■ **PROMPT**: Write out the whole of the material exactly.

■ **PROVIDED DATA**:
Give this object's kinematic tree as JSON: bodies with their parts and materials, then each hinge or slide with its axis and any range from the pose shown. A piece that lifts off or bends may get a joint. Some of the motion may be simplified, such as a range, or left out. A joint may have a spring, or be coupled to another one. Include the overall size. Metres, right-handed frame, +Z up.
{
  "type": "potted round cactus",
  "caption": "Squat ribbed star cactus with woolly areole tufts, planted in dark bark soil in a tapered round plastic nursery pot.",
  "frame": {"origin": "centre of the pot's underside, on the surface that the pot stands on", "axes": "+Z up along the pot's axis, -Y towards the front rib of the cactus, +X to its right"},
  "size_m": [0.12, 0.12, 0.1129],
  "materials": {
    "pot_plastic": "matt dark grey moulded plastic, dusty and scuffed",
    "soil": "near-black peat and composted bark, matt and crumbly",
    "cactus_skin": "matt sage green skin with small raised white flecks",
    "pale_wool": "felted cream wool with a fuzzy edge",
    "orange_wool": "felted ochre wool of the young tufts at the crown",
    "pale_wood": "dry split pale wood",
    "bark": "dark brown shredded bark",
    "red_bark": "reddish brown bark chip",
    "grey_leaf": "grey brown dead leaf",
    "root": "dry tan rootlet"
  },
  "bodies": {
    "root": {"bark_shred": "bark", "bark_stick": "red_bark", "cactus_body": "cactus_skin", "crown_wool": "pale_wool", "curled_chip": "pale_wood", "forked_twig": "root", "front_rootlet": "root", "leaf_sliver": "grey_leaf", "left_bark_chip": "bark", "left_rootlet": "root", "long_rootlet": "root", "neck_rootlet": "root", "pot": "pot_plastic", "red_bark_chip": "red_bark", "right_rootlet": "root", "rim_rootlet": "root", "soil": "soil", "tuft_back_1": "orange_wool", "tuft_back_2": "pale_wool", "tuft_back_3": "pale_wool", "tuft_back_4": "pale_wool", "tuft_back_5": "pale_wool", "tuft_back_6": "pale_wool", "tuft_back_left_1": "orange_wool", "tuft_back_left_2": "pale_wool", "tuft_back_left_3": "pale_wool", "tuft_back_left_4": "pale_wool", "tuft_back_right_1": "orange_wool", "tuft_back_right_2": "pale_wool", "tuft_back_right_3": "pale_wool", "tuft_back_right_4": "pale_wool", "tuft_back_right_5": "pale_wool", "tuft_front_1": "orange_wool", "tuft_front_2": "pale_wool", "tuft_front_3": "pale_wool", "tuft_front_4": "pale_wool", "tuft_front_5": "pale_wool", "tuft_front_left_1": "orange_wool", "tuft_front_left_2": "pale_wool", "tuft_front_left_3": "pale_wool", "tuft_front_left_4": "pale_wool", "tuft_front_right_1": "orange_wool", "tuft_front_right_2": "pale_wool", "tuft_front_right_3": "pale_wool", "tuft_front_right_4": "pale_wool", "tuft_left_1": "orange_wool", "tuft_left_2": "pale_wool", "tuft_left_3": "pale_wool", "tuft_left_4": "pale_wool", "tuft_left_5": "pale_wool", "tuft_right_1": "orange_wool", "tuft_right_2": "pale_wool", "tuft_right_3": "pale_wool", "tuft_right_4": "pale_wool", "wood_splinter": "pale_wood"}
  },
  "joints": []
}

■ **TASK ANSWER**:
Give this object's kinematic tree as JSON: bodies with their parts and materials, then each hinge or slide with its axis and any range from the pose shown. A piece that lifts off or bends may get a joint. Some of the motion may be simplified, such as a range, or left out. A joint may have a spring, or be coupled to another one. Include the overall size. Metres, right-handed frame, +Z up.
{
  "type": "potted round cactus",
  "caption": "Squat ribbed star cactus with woolly areole tufts, planted in dark bark soil in a tapered round plastic nursery pot.",
  "frame": {"origin": "centre of the pot's underside, on the surface that the pot stands on", "axes": "+Z up along the pot's axis, -Y towards the front rib of the cactus, +X to its right"},
  "size_m": [0.12, 0.12, 0.1129],
  "materials": {
    "pot_plastic": "matt dark grey moulded plastic, dusty and scuffed",
    "soil": "near-black peat and composted bark, matt and crumbly",
    "cactus_skin": "matt sage green skin with small raised white flecks",
    "pale_wool": "felted cream wool with a fuzzy edge",
    "orange_wool": "felted ochre wool of the young tufts at the crown",
    "pale_wood": "dry split pale wood",
    "bark": "dark brown shredded bark",
    "red_bark": "reddish brown bark chip",
    "grey_leaf": "grey brown dead leaf",
    "root": "dry tan rootlet"
  },
  "bodies": {
    "root": {"bark_shred": "bark", "bark_stick": "red_bark", "cactus_body": "cactus_skin", "crown_wool": "pale_wool", "curled_chip": "pale_wood", "forked_twig": "root", "front_rootlet": "root", "leaf_sliver": "grey_leaf", "left_bark_chip": "bark", "left_rootlet": "root", "long_rootlet": "root", "neck_rootlet": "root", "pot": "pot_plastic", "red_bark_chip": "red_bark", "right_rootlet": "root", "rim_rootlet": "root", "soil": "soil", "tuft_back_1": "orange_wool", "tuft_back_2": "pale_wool", "tuft_back_3": "pale_wool", "tuft_back_4": "pale_wool", "tuft_back_5": "pale_wool", "tuft_back_6": "pale_wool", "tuft_back_left_1": "orange_wool", "tuft_back_left_2": "pale_wool", "tuft_back_left_3": "pale_wool", "tuft_back_left_4": "pale_wool", "tuft_back_right_1": "orange_wool", "tuft_back_right_2": "pale_wool", "tuft_back_right_3": "pale_wool", "tuft_back_right_4": "pale_wool", "tuft_back_right_5": "pale_wool", "tuft_front_1": "orange_wool", "tuft_front_2": "pale_wool", "tuft_front_3": "pale_wool", "tuft_front_4": "pale_wool", "tuft_front_5": "pale_wool", "tuft_front_left_1": "orange_wool", "tuft_front_left_2": "pale_wool", "tuft_front_left_3": "pale_wool", "tuft_front_left_4": "pale_wool", "tuft_front_right_1": "orange_wool", "tuft_front_right_2": "pale_wool", "tuft_front_right_3": "pale_wool", "tuft_front_right_4": "pale_wool", "tuft_left_1": "orange_wool", "tuft_left_2": "pale_wool", "tuft_left_3": "pale_wool", "tuft_left_4": "pale_wool", "tuft_left_5": "pale_wool", "tuft_right_1": "orange_wool", "tuft_right_2": "pale_wool", "tuft_right_3": "pale_wool", "tuft_right_4": "pale_wool", "wood_splinter": "pale_wood"}
  },
  "joints": []
}